Thermo-economic optimization of a hybrid photovoltaic and thermoelectric power generator using overall performance index

Abstract

A thermo-economic assessment of a hybrid concentrated photovoltaic–thermoelectric power generator (CPV–TEG) is performed based on the first law of thermodynamics and principles of costing. This study aims at estimating the optimum water-cooled CPV–TEG design parameters that yield the maximum overall performance. The influence of key parameters (such as direct normal irradiance (DNI), geometric concentration, thermoelectric figure of merit, temperature ratio of thermoelectric junction and heat sink thermal resistance) and their significance on the performance and cost of the system is examined. A performance measure known as the overall performance index (OPI) is used to evaluate the optimum design of the CPV–TEG system operating within the limits of allowable cell temperatures. OPI can incorporate several performance indicators that are crucial for performance estimation of a hybrid system by using a mass coefficient for each indicator based on its priority in the overall system performance.

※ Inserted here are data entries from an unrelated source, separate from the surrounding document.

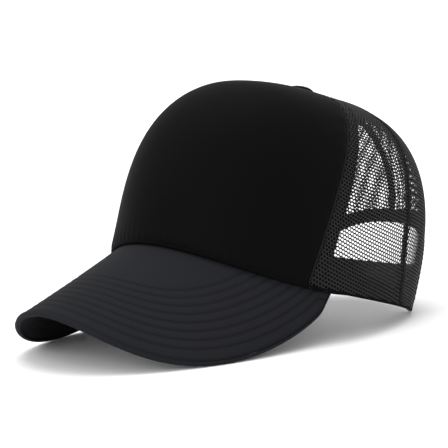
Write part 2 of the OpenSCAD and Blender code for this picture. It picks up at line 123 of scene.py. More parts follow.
@dataclass(frozen=True)
class CrownForm:
    """The crown's surface in metres, in the rim's own frame, and its seat on the table.

    turn is in degrees from the front round the wearer's left, rise is 0 at the rim and 1 at
    the button, and depth is measured inwards from the crown's face.
    """

    rim_half: float = 80.5 * MM
    rim_front: float = 97 * MM
    rim_back: float = 106 * MM
    rim_arch: float = 11.7 * MM
    visor_turn: float = 77.0
    height: float = 119 * MM
    front_square: float = 3.7
    side_square: float = 2.5
    back_square: float = 3.3
    apex_back: float = 10.5 * MM
    front_bulge: float = 0.05
    side_bulge: float = -0.065
    back_bulge: float = 0.055
    front_seam_turns: tuple[float, float] = (66.5, 87.0)
    side_seam_turns: tuple[float, float] = (114.0, 128.0)
    face_t: float = 0.6 * MM
    front_depth: float = 3.2 * MM
    mesh_inset: float = 0.2 * MM
    mesh_t: float = 0.8 * MM
    tape_w: float = 10 * MM
    tape_t: float = 0.7 * MM
    tape_gap: float = 0.4 * MM
    arch_half_turn: float = 34.0
    arch_h: float = 56 * MM
    arch_square: float = 2.6
    binding_w: float = 8 * MM
    binding_lip: float = 0.6 * MM
    apex_rho: float = 0.036
    washer_drop: float = 4.2 * MM

    @property
    def tilt(self) -> float:
        """How far the crown leans back on the table, in radians, from the hinges' axis."""
        axis = next(j["axis"] for j in frame["joints"])
        return math.asin(abs(axis[1]))

    @property
    def seat_offset(self) -> tuple[float, float]:
        """Where the rim frame's origin lies in y and z, from the washer under the button."""
        low, high = (np.array(c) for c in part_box("button_washer"))
        c, s = math.cos(self.tilt), math.sin(self.tilt)
        y, z = self.apex_back, self.height - self.washer_drop
        middle = (low + high) / 2
        return float(middle[1] - y * c - z * s), float(middle[2] - z * c + y * s)

    def seated(self, p: Array) -> Array:
        """Points of the rim's frame, put in the row frame."""
        c, s = math.cos(self.tilt), math.sin(self.tilt)
        oy, oz = self.seat_offset
        x, y, z = p[..., 0], p[..., 1], p[..., 2]
        return np.stack([x, y * c + z * s + oy, z * c - y * s + oz], -1)

    def _blend(self, turn: Array, front: float, side: float, back: float) -> Array:
        """Mixes a value of the front, the sides and the back by the turn."""
        c, s = np.cos(np.radians(turn)), np.sin(np.radians(turn))
        return c * c * np.where(c > 0, front, back) + s * s * side

    def square(self, turn: Array) -> Array:
        """Squareness of the profile at a turn."""
        return self._blend(turn, self.front_square, self.side_square, self.back_square)

    def rim_z(self, turn: Array) -> Array:
        """Height of the rim, which the bent visor arches up in front."""
        share = np.minimum(np.abs(turn) / self.visor_turn, 1)
        return self.rim_arch * np.cos(np.radians(90 * share)) ** 2

    def shell(self, turn: Array, rho: Array, zeta: Array, depth: Array = 0.0) -> Array:
        """Points at shares of the radius and of the height, in the rim's frame."""
        t = np.radians(turn)
        length = np.where(np.cos(t) > 0, self.rim_front, self.rim_back) - depth
        bulge = self._blend(turn, self.front_bulge, self.side_bulge, self.back_bulge)
        swell = 1 + bulge * np.sin(np.pi * np.minimum(zeta / 0.9, 1))
        x = (self.rim_half - depth) * np.sin(t) * rho * swell
        y = -length * np.cos(t) * rho * swell + self.apex_back * zeta
        z = self.rim_z(turn) * (1 - zeta) + (self.height - depth) * zeta
        return np.stack(np.broadcast_arrays(x, y, z), -1)

    def local(self, turn: Array, rise: Array, depth: Array = 0.0) -> Array:
        """Points on the crown, in the rim's frame."""
        turn, rise = np.asarray(turn, float), np.clip(np.asarray(rise, float), 0, 1)
        power = 2 / self.square(turn)
        angle = np.radians(90 * rise)
        rho = np.maximum(np.cos(angle), 0) ** power
        return self.shell(turn, rho, np.sin(angle) ** power, depth)

    def at(self, turn: Array, rise: Array, depth: Array = 0.0) -> Array:
        """Points on the crown, in the row frame."""
        return self.seated(self.local(turn, rise, depth))

    def wall(self, turn: Array, zeta: Array, depth: Array = 0.0) -> Array:
        """Points low on the wall by their share of the height, in the row frame."""
        turn, zeta = np.broadcast_arrays(np.asarray(turn, float), np.asarray(zeta, float))
        n = self.square(turn)
        return self.seated(self.shell(turn, (1 - np.clip(zeta, 0, 1) ** n) ** (1 / n), zeta, depth))

    def normal(self, turn: Array, rise: Array) -> Array:
        """Outward normals of the crown, in the row frame."""
        turn, rise = np.broadcast_arrays(np.asarray(turn, float), np.asarray(rise, float))
        e = 1e-3
        r = np.clip(rise, 2 * e, 1 - 2 * e)
        along = self.at(turn + 0.2, r) - self.at(turn - 0.2, r)
        return unit(np.cross(along, self.at(turn, r + e) - self.at(turn, r - e)))

    def rise_of(self, turn: Array, zeta: Array) -> Array:
        """Rise of a point from its share of the height."""
        return np.degrees(np.arcsin(np.clip(zeta, 0, 1) ** (self.square(turn) / 2))) / 90

    def zeta_of(self, turn: Array, rise: Array) -> Array:
        """Share of the height from the rise."""
        return np.sin(np.radians(90 * np.clip(rise, 0, 1))) ** (2 / self.square(turn))

    def top_rise(self, turn: Array) -> Array:
        """Rise at which the panels stop round the button's shaft."""
        return np.degrees(np.arccos(self.apex_rho ** (self.square(turn) / 2))) / 90

    def front_seam(self, rise: Array) -> Array:
        """Turn of the front-to-side seam."""
        low, high = self.front_seam_turns
        return low + (high - low) * np.asarray(rise, float) ** 0.8

    def side_seam(self, rise: Array) -> Array:
        """Turn of the side-to-back seam."""
        low, high = self.side_seam_turns
        return low + (high - low) * np.asarray(rise, float)

    def per_degree(self, turn: Array, rise: Array) -> Array:
        """Metres along the ring for one degree of turn."""
        return np.linalg.norm(self.local(turn + 0.5, rise) - self.local(turn - 0.5, rise), axis=-1)

    def shifted(self, seam: Array, rise: Array, way: Array) -> Array:
        """Turn of a point a distance round from a seam, in metres, towards the back."""
        turn = seam
        for _ in range(3):
            turn = seam + way / np.maximum(self.per_degree((seam + turn) / 2, rise), 0.2 * MM)
        return turn

    @property
    def tape_depth(self) -> float:
        """Depth of the tapes' outer side."""
        return self.mesh_inset + self.mesh_t + self.tape_gap

    @property
    def cut_half_turn(self) -> float:
        """Half of the arch where the back panels are cut, outside the binding."""
        return self.arch_half_turn + math.degrees(self.binding_w / self.rim_back) * 0.95

    def arch(self, psi: Array, out: Array) -> tuple[Array, Array]:
        """The arch's curve by an angle over it, from its inner edge (0) to the cut (1).

        Args:
            psi: angle in degrees from the left foot (0) over to the right foot (180).
            out: share of the way across the binding.

        Returns:
            The turn and the share of the crown's height.
        """
        half = self.arch_half_turn + (self.cut_half_turn - self.arch_half_turn) * out
        top = (self.arch_h + self.binding_w * out) / self.height
        c, s = np.cos(np.radians(psi)), np.sin(np.radians(psi))
        power = 2 / self.arch_square
        return 180 - half * np.sign(c) * np.abs(c) ** power, top * np.maximum(s, 0) ** power


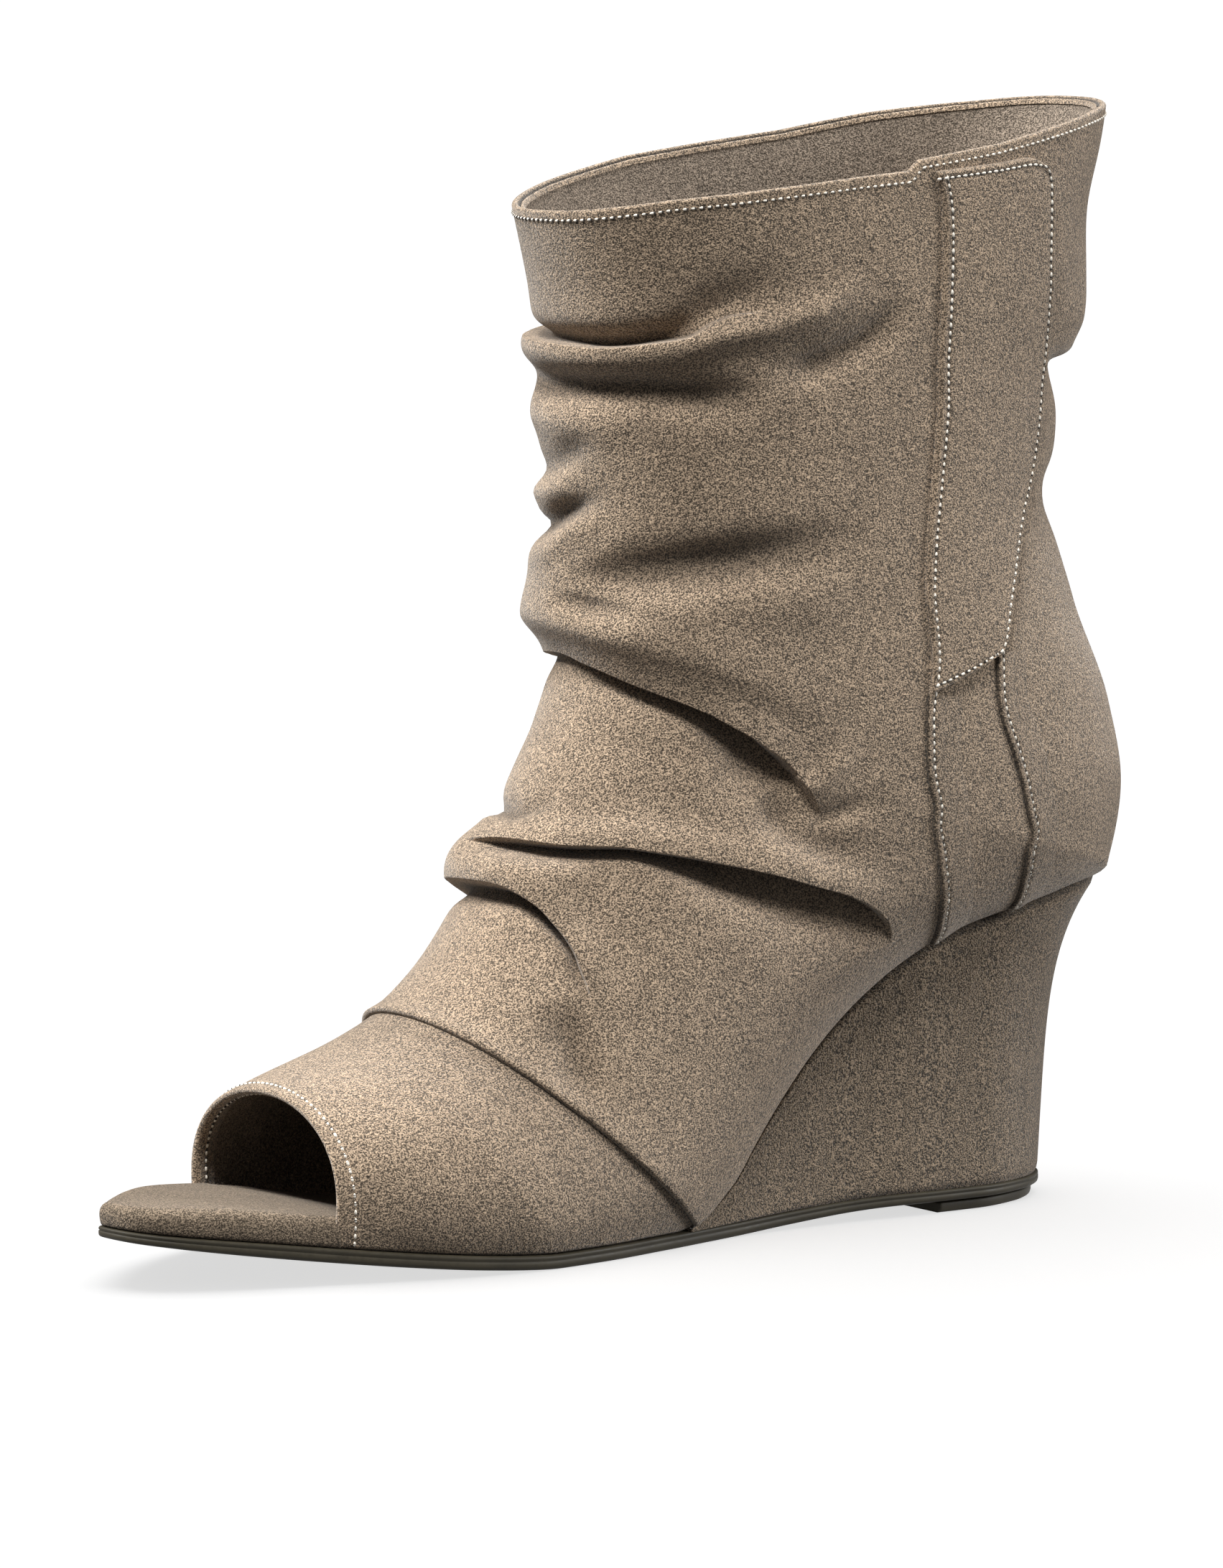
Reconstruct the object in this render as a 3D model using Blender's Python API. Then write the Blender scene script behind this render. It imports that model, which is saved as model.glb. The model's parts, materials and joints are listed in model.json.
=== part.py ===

OPI accounts for three performance indicators of the CPV–TEG system, namely: energy efficiency, cost of the solar receiver (COSR) and levelized cost of energy (LCOE). The variation of the OPI provides an indication of the performance of the hybrid system under different design parameters and the selection of the appropriate design of the system to be at a point where the OPI is a maximum. Two scenarios are considered such that different mass coefficients are assigned to the performance indicators when evaluating the system performance. In the first scenario (performance case), energy efficiency is given the highest priority while for the second scenario (economic case), the cost of the solar receiver (CPV–TEG system) is given more emphasis. Optimization is performed for the water-cooled CPV–TEG design such that the PV temperature is kept below the maximum allowable cell temperature of 100 °C. LCOE of 0.0392 $ kWh−1 was obtained with an optimum OPI of 94.7% for the economic case.